* **Material provided**:
*****
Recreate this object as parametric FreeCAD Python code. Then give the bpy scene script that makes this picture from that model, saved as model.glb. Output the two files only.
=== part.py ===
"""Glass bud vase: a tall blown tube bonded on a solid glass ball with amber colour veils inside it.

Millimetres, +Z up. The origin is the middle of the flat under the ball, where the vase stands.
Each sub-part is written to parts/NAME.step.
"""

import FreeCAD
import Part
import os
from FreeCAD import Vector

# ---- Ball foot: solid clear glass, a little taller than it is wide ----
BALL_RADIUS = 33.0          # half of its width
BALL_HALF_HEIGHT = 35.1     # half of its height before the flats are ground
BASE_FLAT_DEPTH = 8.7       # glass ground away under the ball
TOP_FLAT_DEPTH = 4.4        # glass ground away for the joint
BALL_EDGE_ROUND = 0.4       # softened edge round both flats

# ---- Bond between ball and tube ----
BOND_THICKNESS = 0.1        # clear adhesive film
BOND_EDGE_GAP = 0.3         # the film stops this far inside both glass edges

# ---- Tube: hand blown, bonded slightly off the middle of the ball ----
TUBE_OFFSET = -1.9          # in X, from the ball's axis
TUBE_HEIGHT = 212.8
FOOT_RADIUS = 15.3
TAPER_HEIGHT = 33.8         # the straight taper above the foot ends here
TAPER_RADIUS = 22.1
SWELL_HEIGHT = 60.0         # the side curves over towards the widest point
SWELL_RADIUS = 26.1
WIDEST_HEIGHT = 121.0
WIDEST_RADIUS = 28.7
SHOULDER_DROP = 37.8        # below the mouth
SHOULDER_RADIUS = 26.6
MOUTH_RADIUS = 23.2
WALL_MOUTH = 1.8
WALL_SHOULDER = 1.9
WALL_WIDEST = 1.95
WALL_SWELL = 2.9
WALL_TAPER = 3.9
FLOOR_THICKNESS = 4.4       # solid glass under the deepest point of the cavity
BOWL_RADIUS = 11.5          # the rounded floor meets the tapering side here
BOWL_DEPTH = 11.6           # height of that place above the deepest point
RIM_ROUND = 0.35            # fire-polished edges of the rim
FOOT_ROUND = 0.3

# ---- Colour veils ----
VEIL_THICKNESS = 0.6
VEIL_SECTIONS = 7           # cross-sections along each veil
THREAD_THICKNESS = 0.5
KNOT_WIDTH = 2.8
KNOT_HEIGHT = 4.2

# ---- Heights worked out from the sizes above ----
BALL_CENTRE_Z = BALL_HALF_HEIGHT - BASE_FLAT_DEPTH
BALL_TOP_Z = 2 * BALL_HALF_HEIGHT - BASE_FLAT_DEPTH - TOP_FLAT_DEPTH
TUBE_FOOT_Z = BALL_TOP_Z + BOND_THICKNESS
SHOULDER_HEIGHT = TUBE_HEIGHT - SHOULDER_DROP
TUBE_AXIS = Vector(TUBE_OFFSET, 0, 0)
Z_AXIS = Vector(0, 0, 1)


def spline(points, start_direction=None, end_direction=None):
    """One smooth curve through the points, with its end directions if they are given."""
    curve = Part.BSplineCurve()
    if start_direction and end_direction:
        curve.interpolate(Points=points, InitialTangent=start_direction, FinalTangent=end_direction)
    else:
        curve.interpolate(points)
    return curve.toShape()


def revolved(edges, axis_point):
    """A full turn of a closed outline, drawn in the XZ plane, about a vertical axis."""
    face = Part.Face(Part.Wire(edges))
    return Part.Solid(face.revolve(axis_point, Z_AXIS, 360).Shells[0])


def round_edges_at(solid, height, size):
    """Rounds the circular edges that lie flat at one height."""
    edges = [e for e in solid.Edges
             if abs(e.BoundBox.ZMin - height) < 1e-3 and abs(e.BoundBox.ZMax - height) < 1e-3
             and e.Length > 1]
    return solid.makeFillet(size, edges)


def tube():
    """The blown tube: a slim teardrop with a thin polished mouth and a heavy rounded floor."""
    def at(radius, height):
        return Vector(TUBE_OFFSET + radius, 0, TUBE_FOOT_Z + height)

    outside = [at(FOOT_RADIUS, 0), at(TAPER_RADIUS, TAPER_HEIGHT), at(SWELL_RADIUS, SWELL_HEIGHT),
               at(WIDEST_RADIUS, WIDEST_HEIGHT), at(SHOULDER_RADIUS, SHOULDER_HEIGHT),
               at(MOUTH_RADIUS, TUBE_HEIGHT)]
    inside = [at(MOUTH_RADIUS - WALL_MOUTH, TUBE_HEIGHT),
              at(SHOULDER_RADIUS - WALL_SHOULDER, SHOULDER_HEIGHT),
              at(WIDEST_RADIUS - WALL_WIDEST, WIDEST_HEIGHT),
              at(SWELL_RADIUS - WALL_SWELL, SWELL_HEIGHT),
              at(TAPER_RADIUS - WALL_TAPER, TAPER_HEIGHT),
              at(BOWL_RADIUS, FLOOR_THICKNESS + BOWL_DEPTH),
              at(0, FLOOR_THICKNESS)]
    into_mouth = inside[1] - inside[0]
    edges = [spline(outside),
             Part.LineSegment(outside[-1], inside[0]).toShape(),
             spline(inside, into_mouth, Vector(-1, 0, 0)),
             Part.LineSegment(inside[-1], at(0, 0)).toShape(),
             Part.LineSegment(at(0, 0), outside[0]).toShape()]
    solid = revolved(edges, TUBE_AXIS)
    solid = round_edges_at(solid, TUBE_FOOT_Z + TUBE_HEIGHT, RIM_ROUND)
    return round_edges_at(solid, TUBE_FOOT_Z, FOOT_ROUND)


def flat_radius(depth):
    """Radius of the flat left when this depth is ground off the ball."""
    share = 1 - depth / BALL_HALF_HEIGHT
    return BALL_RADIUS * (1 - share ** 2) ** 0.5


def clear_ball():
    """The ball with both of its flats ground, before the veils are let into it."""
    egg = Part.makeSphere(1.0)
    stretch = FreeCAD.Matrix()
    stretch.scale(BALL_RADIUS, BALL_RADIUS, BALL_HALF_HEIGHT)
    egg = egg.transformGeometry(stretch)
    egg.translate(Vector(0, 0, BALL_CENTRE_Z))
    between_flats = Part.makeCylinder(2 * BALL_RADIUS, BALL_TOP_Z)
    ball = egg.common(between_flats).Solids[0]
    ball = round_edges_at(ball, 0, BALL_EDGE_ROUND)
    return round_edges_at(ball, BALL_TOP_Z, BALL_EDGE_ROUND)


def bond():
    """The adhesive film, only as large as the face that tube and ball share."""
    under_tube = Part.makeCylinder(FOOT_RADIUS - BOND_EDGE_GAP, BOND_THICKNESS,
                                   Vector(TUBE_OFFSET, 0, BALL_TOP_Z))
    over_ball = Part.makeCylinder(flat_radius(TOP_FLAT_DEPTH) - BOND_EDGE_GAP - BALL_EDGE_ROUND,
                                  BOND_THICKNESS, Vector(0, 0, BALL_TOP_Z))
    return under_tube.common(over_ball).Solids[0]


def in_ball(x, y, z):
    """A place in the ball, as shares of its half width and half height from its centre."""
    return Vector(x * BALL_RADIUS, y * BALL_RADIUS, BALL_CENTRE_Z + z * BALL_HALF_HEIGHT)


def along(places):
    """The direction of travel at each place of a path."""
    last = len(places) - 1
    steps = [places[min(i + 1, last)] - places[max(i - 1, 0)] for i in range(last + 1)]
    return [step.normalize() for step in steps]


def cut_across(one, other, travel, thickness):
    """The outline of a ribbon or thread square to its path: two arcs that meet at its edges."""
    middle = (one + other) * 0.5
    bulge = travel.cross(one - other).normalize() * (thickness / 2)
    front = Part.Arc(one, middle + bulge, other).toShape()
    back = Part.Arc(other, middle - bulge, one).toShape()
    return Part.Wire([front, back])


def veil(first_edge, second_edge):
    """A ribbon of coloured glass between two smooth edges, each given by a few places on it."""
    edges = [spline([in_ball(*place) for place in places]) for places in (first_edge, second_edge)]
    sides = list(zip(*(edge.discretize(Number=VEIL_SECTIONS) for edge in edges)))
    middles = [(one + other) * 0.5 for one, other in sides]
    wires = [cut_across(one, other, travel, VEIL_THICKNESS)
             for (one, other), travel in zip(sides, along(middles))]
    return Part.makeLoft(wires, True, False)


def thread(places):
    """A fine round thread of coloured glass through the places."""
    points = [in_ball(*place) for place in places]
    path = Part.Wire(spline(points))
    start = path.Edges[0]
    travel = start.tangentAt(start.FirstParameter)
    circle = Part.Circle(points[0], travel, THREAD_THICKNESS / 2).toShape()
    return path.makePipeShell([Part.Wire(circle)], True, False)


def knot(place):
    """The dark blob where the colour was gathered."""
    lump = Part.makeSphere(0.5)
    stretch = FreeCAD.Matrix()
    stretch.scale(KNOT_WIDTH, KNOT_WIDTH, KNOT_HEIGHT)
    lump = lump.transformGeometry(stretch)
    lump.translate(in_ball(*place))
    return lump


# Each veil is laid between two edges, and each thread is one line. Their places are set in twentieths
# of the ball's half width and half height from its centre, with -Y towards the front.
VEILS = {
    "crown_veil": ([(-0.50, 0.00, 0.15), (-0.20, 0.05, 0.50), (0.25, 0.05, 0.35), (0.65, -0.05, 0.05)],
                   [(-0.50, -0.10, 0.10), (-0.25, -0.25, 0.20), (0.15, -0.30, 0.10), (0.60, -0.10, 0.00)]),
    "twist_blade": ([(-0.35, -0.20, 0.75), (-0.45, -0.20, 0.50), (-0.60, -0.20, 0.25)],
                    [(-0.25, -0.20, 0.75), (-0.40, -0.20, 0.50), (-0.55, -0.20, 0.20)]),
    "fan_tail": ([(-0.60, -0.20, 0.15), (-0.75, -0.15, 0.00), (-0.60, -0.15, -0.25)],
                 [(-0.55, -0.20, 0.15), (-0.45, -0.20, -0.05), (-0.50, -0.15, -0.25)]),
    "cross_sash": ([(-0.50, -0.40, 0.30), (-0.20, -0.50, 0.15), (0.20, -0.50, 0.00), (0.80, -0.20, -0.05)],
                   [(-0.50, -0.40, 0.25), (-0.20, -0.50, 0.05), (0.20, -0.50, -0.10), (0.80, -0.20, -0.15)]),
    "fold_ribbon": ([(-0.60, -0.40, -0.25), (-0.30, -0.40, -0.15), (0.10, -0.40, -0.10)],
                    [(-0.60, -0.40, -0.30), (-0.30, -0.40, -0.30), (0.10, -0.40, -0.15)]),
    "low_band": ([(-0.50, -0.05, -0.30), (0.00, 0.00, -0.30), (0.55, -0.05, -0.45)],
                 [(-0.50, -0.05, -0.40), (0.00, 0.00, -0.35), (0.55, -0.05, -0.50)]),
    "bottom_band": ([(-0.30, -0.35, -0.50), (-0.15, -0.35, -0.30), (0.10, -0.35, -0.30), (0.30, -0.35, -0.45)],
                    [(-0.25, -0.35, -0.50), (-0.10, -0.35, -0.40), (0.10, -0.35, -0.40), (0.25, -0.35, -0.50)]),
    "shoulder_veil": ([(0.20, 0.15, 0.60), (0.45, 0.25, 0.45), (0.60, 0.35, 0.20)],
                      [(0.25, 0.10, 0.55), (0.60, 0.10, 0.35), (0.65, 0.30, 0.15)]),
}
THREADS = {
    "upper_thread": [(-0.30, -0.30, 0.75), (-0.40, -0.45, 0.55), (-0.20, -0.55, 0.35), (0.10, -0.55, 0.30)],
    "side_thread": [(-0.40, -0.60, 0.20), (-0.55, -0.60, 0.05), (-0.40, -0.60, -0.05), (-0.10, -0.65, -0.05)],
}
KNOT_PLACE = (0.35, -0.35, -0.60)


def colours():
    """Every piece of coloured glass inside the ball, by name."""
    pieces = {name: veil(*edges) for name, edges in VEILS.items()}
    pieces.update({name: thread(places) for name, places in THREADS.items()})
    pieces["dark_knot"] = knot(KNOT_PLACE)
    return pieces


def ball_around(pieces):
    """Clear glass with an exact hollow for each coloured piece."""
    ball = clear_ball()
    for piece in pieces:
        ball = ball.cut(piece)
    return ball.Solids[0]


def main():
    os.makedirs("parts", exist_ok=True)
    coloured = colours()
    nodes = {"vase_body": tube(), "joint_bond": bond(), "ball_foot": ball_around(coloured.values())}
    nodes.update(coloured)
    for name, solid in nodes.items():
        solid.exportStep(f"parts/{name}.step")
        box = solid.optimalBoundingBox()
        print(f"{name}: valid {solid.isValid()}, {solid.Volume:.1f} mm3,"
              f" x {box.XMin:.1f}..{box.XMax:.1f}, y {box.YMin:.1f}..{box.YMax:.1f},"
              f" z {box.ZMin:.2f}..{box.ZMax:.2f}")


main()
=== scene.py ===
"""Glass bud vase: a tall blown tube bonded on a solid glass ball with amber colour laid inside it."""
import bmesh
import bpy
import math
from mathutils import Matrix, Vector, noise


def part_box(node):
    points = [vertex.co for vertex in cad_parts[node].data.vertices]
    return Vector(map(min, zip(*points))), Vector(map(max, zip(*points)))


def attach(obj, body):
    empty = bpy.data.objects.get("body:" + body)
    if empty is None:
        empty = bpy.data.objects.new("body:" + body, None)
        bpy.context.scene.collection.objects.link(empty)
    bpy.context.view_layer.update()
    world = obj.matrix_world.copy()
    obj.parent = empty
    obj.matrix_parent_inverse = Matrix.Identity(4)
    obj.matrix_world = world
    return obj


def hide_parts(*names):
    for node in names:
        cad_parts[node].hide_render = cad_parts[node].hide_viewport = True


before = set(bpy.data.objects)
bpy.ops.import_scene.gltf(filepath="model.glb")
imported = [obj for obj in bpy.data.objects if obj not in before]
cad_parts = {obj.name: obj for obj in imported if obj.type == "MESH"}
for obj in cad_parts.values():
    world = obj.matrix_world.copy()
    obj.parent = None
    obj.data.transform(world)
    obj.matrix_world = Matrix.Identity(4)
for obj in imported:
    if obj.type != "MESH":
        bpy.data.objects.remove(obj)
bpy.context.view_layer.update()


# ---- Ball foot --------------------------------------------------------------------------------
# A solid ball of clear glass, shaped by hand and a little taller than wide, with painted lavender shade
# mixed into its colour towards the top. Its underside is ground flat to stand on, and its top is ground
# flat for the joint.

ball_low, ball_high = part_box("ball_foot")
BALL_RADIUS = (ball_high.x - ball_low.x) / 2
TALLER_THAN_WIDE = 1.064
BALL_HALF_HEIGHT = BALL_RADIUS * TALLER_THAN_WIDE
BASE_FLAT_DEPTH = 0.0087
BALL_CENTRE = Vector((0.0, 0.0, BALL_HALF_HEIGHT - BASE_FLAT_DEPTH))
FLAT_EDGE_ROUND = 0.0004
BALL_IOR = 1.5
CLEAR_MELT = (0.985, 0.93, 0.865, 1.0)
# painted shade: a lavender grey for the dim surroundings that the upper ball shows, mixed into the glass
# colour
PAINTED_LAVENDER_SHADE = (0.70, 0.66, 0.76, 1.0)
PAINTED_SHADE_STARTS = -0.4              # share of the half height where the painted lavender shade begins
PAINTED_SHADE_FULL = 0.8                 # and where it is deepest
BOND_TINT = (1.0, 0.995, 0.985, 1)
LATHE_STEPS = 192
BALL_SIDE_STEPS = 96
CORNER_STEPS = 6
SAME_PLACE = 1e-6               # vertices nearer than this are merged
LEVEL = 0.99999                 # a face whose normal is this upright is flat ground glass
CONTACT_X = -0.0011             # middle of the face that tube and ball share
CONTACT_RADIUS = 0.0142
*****
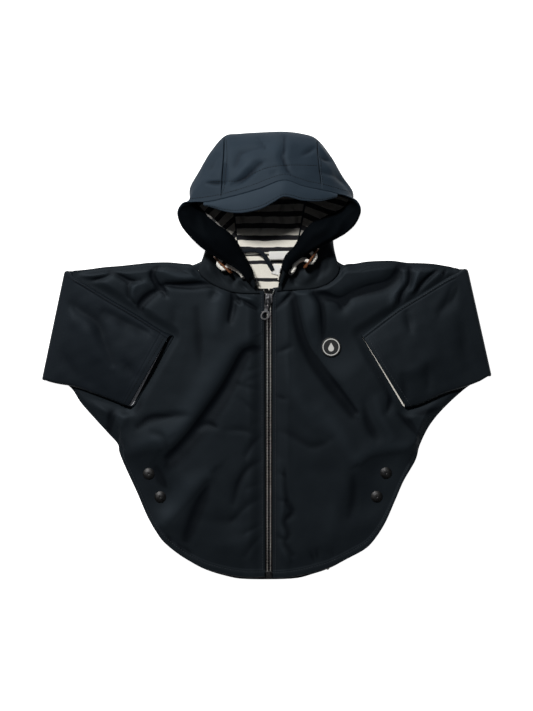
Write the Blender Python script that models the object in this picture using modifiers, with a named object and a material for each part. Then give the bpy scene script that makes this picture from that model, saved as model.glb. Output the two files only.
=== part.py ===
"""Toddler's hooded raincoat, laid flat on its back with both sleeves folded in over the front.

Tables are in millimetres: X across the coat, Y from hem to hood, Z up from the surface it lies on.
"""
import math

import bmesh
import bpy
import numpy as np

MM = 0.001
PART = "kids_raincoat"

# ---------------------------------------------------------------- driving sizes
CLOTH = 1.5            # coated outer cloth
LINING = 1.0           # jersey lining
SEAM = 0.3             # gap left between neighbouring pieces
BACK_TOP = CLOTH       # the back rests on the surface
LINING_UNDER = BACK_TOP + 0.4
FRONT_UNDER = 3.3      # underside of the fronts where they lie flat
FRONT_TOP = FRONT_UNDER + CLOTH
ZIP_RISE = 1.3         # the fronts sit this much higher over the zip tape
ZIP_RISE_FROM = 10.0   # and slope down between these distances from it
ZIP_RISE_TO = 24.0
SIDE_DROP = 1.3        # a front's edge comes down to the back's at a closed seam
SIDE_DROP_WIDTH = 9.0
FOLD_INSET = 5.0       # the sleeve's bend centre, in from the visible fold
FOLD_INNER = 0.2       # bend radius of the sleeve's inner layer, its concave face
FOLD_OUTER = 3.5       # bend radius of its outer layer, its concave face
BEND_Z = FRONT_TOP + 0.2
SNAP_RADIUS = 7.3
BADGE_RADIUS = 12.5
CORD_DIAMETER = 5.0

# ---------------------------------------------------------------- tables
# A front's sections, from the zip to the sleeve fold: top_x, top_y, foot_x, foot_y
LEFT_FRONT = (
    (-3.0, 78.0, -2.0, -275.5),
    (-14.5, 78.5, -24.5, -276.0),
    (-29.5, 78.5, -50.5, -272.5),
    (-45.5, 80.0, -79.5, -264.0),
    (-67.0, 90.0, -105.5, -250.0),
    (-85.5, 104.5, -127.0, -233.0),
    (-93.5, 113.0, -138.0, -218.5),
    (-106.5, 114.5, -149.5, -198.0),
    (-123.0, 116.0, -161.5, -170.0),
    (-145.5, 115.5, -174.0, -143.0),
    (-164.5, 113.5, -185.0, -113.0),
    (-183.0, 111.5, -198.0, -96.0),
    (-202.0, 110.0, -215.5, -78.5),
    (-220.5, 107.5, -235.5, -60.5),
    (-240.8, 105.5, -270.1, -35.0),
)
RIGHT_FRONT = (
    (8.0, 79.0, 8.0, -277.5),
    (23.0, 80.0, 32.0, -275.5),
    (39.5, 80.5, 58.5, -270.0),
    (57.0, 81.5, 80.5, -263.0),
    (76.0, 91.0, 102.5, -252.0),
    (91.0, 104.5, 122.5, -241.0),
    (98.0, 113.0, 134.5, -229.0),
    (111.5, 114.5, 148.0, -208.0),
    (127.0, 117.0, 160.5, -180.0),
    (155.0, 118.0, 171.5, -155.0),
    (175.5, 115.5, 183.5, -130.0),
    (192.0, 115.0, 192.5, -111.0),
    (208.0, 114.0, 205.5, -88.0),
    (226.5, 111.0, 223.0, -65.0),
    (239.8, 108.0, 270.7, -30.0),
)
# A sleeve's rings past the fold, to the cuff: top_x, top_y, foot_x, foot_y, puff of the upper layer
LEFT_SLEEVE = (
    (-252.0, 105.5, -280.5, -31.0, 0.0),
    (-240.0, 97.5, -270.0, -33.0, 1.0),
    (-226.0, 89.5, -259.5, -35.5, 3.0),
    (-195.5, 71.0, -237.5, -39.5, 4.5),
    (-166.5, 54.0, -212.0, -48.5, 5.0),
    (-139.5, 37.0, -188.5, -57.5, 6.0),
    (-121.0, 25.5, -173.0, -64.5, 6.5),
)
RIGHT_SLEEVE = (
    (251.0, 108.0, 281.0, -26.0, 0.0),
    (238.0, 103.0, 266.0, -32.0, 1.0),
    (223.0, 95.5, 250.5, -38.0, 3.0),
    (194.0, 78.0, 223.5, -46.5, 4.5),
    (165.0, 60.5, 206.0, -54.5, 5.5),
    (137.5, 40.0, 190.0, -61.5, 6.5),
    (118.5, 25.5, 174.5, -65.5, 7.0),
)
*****
* **Task statement**:
Begin at the line that has "for name, edges" in the entries above; stop after the line that has "obj.matrix_world = Matrix.Identity(4)". Transcribe exactly those lines and no others.

* **Task solution**:
    pieces = {name: veil(*edges) for name, edges in VEILS.items()}
    pieces.update({name: thread(places) for name, places in THREADS.items()})
    pieces["dark_knot"] = knot(KNOT_PLACE)
    return pieces


def ball_around(pieces):
    """Clear glass with an exact hollow for each coloured piece."""
    ball = clear_ball()
    for piece in pieces:
        ball = ball.cut(piece)
    return ball.Solids[0]


def main():
    os.makedirs("parts", exist_ok=True)
    coloured = colours()
    nodes = {"vase_body": tube(), "joint_bond": bond(), "ball_foot": ball_around(coloured.values())}
    nodes.update(coloured)
    for name, solid in nodes.items():
        solid.exportStep(f"parts/{name}.step")
        box = solid.optimalBoundingBox()
        print(f"{name}: valid {solid.isValid()}, {solid.Volume:.1f} mm3,"
              f" x {box.XMin:.1f}..{box.XMax:.1f}, y {box.YMin:.1f}..{box.YMax:.1f},"
              f" z {box.ZMin:.2f}..{box.ZMax:.2f}")


main()
=== scene.py ===
"""Glass bud vase: a tall blown tube bonded on a solid glass ball with amber colour laid inside it."""
import bmesh
import bpy
import math
from mathutils import Matrix, Vector, noise


def part_box(node):
    points = [vertex.co for vertex in cad_parts[node].data.vertices]
    return Vector(map(min, zip(*points))), Vector(map(max, zip(*points)))


def attach(obj, body):
    empty = bpy.data.objects.get("body:" + body)
    if empty is None:
        empty = bpy.data.objects.new("body:" + body, None)
        bpy.context.scene.collection.objects.link(empty)
    bpy.context.view_layer.update()
    world = obj.matrix_world.copy()
    obj.parent = empty
    obj.matrix_parent_inverse = Matrix.Identity(4)
    obj.matrix_world = world
    return obj


def hide_parts(*names):
    for node in names:
        cad_parts[node].hide_render = cad_parts[node].hide_viewport = True


before = set(bpy.data.objects)
bpy.ops.import_scene.gltf(filepath="model.glb")
imported = [obj for obj in bpy.data.objects if obj not in before]
cad_parts = {obj.name: obj for obj in imported if obj.type == "MESH"}
for obj in cad_parts.values():
    world = obj.matrix_world.copy()
    obj.parent = None
    obj.data.transform(world)
    obj.matrix_world = Matrix.Identity(4)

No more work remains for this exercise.